_YOUR INSTRUCTIONS_:
Of the lines listed below, return exactly those that run from the line containing "ring_screws();" through the line containing "for body, members", both included.
_ _ _ _
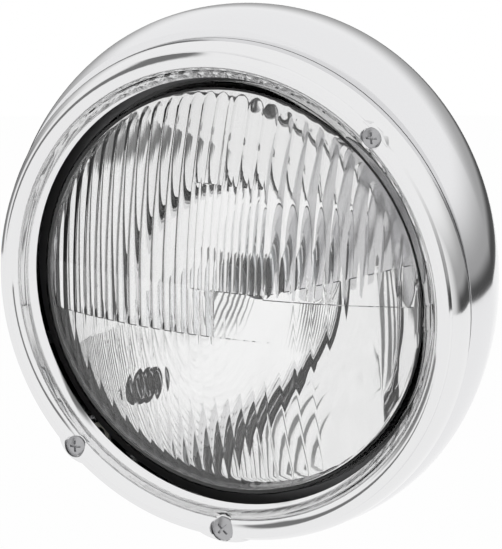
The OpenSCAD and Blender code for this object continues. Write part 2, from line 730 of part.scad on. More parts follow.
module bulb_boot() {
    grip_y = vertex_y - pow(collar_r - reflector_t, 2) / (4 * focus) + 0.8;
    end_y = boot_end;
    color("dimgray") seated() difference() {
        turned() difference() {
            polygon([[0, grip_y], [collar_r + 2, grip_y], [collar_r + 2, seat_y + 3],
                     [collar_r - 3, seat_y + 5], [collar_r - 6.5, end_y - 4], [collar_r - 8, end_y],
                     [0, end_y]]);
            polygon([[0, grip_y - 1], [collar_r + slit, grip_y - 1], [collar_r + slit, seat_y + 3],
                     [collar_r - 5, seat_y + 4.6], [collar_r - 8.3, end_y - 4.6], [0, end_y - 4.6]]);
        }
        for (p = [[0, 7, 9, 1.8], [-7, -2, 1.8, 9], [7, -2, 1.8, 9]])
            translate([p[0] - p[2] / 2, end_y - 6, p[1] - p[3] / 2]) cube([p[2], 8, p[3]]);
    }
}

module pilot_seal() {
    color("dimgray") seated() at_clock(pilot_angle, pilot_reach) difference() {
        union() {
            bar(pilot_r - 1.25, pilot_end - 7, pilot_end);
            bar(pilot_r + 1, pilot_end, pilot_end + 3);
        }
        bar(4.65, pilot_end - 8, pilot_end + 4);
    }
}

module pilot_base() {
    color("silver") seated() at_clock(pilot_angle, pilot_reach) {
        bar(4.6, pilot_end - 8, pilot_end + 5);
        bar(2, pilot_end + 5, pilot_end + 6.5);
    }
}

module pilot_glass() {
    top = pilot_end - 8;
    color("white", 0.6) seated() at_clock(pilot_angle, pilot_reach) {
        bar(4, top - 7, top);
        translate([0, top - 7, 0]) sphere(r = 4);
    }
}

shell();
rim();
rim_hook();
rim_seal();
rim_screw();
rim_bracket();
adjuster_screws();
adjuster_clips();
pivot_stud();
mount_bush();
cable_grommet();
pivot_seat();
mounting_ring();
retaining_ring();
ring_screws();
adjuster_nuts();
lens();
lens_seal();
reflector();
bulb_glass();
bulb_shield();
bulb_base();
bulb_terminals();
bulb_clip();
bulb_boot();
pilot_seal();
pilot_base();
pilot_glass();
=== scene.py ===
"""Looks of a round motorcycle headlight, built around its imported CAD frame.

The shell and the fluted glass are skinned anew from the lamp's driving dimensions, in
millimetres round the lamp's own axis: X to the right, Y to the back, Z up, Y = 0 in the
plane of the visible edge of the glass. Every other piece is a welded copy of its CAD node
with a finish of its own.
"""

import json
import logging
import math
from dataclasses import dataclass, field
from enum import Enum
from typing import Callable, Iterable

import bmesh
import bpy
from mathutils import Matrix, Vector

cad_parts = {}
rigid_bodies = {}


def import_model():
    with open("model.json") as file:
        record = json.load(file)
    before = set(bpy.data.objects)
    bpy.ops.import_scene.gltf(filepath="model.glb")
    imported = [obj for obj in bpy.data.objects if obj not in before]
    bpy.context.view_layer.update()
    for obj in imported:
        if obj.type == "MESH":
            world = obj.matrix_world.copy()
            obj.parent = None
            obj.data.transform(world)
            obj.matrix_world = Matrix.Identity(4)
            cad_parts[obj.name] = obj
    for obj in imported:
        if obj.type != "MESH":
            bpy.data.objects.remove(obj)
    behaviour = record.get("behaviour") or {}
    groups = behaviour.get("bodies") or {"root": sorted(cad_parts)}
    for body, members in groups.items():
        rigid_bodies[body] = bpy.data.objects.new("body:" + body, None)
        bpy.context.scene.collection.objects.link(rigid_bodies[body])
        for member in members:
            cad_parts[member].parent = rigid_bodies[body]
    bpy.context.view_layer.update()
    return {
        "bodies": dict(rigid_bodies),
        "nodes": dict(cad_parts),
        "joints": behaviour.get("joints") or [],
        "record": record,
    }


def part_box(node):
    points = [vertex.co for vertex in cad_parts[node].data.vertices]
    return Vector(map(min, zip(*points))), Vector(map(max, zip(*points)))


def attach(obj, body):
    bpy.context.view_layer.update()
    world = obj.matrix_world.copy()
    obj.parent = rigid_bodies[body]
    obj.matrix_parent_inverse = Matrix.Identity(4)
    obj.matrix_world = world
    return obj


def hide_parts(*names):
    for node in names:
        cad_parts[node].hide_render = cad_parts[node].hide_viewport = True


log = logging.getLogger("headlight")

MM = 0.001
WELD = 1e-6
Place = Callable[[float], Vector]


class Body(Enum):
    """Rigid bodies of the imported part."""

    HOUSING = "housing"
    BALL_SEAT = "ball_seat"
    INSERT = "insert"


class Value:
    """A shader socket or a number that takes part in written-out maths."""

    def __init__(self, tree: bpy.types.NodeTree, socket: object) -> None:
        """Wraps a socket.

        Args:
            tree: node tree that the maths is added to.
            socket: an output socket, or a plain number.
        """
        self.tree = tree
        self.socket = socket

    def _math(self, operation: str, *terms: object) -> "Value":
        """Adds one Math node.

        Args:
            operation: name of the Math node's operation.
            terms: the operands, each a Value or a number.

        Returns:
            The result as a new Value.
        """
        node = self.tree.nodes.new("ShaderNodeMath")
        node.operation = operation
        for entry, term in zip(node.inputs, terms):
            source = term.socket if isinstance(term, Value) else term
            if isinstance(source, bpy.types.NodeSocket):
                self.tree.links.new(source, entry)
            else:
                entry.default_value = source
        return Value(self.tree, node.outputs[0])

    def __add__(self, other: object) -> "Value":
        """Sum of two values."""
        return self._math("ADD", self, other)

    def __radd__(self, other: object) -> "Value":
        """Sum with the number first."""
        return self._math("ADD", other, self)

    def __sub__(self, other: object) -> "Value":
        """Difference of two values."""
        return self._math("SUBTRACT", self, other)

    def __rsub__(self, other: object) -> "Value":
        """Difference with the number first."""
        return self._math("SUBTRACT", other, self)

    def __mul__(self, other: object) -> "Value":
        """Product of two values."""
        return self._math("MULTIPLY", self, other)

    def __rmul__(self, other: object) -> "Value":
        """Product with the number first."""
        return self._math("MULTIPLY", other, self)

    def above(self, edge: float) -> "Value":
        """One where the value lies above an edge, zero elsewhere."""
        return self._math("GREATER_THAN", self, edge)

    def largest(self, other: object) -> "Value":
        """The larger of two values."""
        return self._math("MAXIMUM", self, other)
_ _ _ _
_RESULT FOR THIS TASK_:
ring_screws();
adjuster_nuts();
lens();
lens_seal();
reflector();
bulb_glass();
bulb_shield();
bulb_base();
bulb_terminals();
bulb_clip();
bulb_boot();
pilot_seal();
pilot_base();
pilot_glass();
=== scene.py ===
"""Looks of a round motorcycle headlight, built around its imported CAD frame.

The shell and the fluted glass are skinned anew from the lamp's driving dimensions, in
millimetres round the lamp's own axis: X to the right, Y to the back, Z up, Y = 0 in the
plane of the visible edge of the glass. Every other piece is a welded copy of its CAD node
with a finish of its own.
"""

import json
import logging
import math
from dataclasses import dataclass, field
from enum import Enum
from typing import Callable, Iterable

import bmesh
import bpy
from mathutils import Matrix, Vector

cad_parts = {}
rigid_bodies = {}


def import_model():
    with open("model.json") as file:
        record = json.load(file)
    before = set(bpy.data.objects)
    bpy.ops.import_scene.gltf(filepath="model.glb")
    imported = [obj for obj in bpy.data.objects if obj not in before]
    bpy.context.view_layer.update()
    for obj in imported:
        if obj.type == "MESH":
            world = obj.matrix_world.copy()
            obj.parent = None
            obj.data.transform(world)
            obj.matrix_world = Matrix.Identity(4)
            cad_parts[obj.name] = obj
    for obj in imported:
        if obj.type != "MESH":
            bpy.data.objects.remove(obj)
    behaviour = record.get("behaviour") or {}
    groups = behaviour.get("bodies") or {"root": sorted(cad_parts)}
    for body, members in groups.items():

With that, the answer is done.